Заключив контракт с Букреевым, Фишер отправился в Данию. Теперь его главной задачей было набрать команду, которую весной можно было бы повести на Эверест. В Копенгагене Скотт собирался встретиться со своей хорошей знакомой Лин Гаммельгард. Лин было 34 года; она занималась медициной, юриспруденцией и очень любила альпинизм. Со Скоттом Лин встретилась в 1991 году в Гималаях, и с тех пор они регулярно переписывались. В своих письмах они писали друг другу о том, что их волновало: Скотт делился честолюбивыми планами на будущее, Лин рассказывала о своей жизни, устремлениях, интересе к альпинизму.
«С тех пор как мы встретились в 1991 году, – вспоминает Гаммельгард, – мы все время надеялись вместе сходить в горы либо здесь, в Европе, либо в Америке, на Аляске. И наконец, в 1995-м году представился подходящий случай».

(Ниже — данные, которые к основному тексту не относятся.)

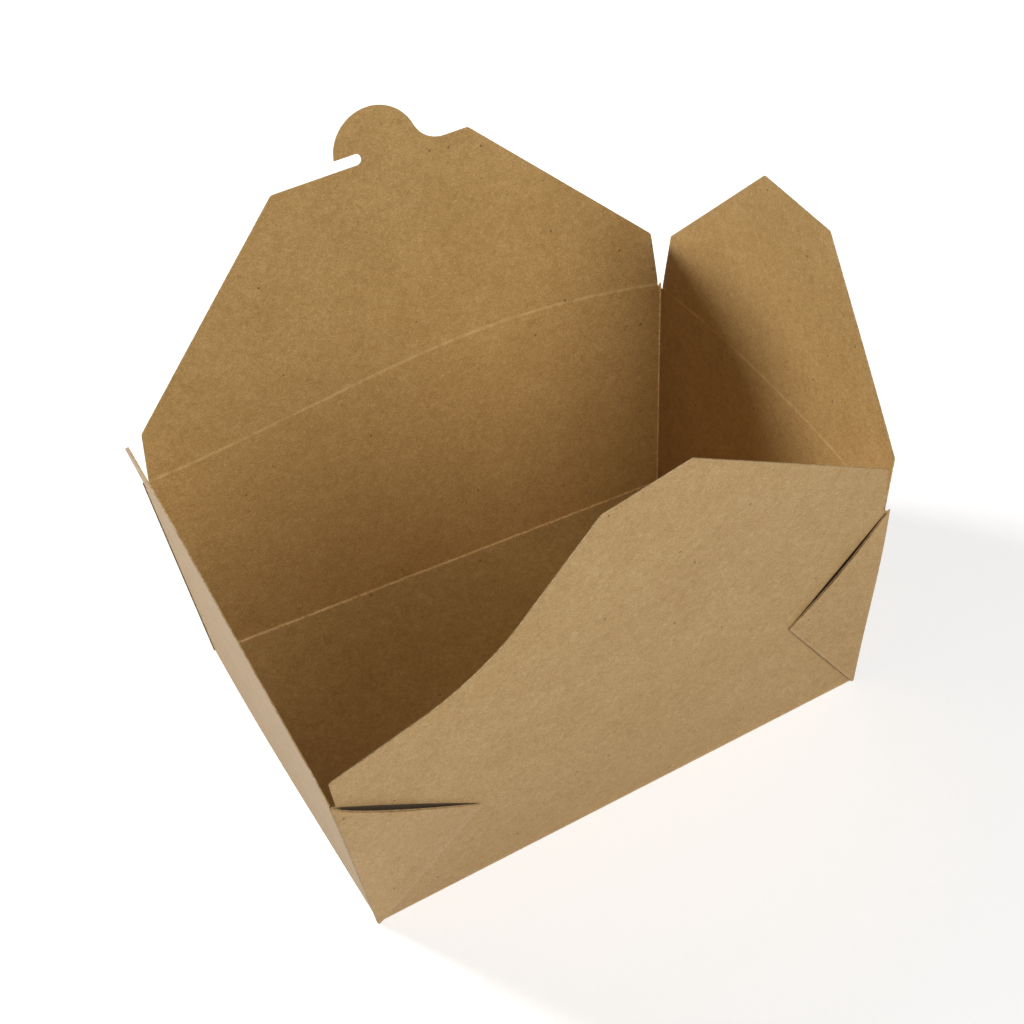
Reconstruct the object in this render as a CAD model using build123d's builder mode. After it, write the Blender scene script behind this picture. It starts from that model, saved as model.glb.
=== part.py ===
"""Folded kraft-board takeaway box, standing open.

One die-cut sheet makes the base, four flared walls and four corner gussets, which fold flat
against the outside of the two long walls.  A flap hangs on each wall at its rim crease, and the
back flap carries a hook tab on its top edge.

Frame: millimetres, +X to the right, +Y to the back, +Z up.  The origin is the middle of the
underside of the base.
"""

import os
from math import cos, radians, sin

from build123d import *

# Driving dimensions
BOARD = 0.45              # thickness of the board
BASE_LENGTH = 197.0       # base, left to right
BASE_WIDTH = 134.6        # base, front to back
RIM_HEIGHT = 90.3         # rim crease of the long walls above the table
END_RIM_DROP = 1.2        # how much lower the end flaps are creased, so that they close first

# How far each rim corner stands out past the base corner under it: (sideways, front or back)
FLARE_FRONT_LEFT = (11.2, 19.2)
FLARE_FRONT_RIGHT = (5.7, 8.9)
FLARE_BACK_RIGHT = (13.0, 10.6)
FLARE_BACK_LEFT = (5.5, 19.4)

# Corner gussets
GUSSET_TIP = (34.5, 53.2)              # (along the wall from the corner, up the wall)
GUSSET_TIP_FRONT_LEFT = (44.2, 46.0)   # this one is folded flatter
GUSSET_GAP = 0.15         # air between the two layers, and between them and the wall
GUSSET_LIFT = 1.0         # how far the tip springs away from the wall
FOLD_SIDES = 8            # facets round the nose of a fold

# Flaps
CREASE_GAP = 0.6          # width of the crease between a wall and its flap
NOTCH = 1.7               # half width of the notch between two neighbouring flaps
CORNER_RADIUS = 2.0       # rounding of the cut corners

BACK_LEAN = 12.0          # lean outwards from upright
BACK_LEFT_SHOULDER = (4.8, 18.7)     # (inset from the rim corner, height up the flap)
BACK_RIGHT_SHOULDER = (1.4, 22.0)
BACK_TOP_LEFT = -34.5     # ends of the top edge, from the middle of the crease
BACK_TOP_RIGHT = 42.2
BACK_HEIGHT = 87.3

FRONT_LEAN = 8.5
FRONT_LEFT_SHOULDER = (1.7, 13.2)
FRONT_RIGHT_SHOULDER = (3.8, 21.6)
FRONT_SWEEP_MIDDLE = (-60.4, 27.7)   # a point on the hollow curve of the left edge
FRONT_SWEEP_END = (-20.0, 62.8)      # where that curve runs out into a straight cut
FRONT_TOP_LEFT = (-9.6, 73.6)
FRONT_TOP_RIGHT = (21.8, 77.9)

RIGHT_LEAN = 8.0
RIGHT_BACK_SHOULDER = (4.5, 23.6)
RIGHT_FRONT_SHOULDER = (1.7, 20.4)
RIGHT_TOP_BACK = -17.2
RIGHT_TOP_FRONT = 23.2
RIGHT_HEIGHT = 78.0

LEFT_LEAN = 9.0
LEFT_BACK_SHOULDER = (4.5, 21.5)
LEFT_FRONT_SHOULDER = (4.2, 16.5)
LEFT_TOP_BACK = -14.0
LEFT_TOP_FRONT = 31.0
LEFT_HEIGHT = 76.5

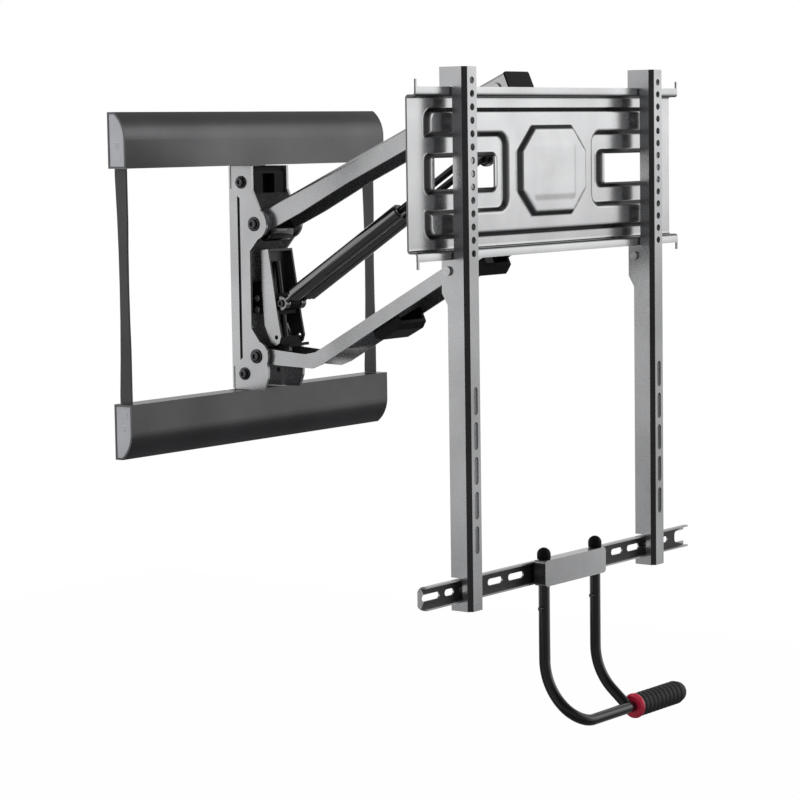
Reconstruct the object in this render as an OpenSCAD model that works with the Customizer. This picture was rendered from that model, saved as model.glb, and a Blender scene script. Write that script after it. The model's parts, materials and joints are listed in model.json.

Фишер предложил Гаммельгард пойти вместе с ним в экспедицию на Броуд-пик и покорить свой первый восьмитысячник. Но за время, прошедшее с их первой встречи, Гаммельгард решила больше не ходить на большие горы. С возрастом она стала по-новому смотреть на жизнь; приехав в Пакистан, она попыталась объяснить это Фишеру.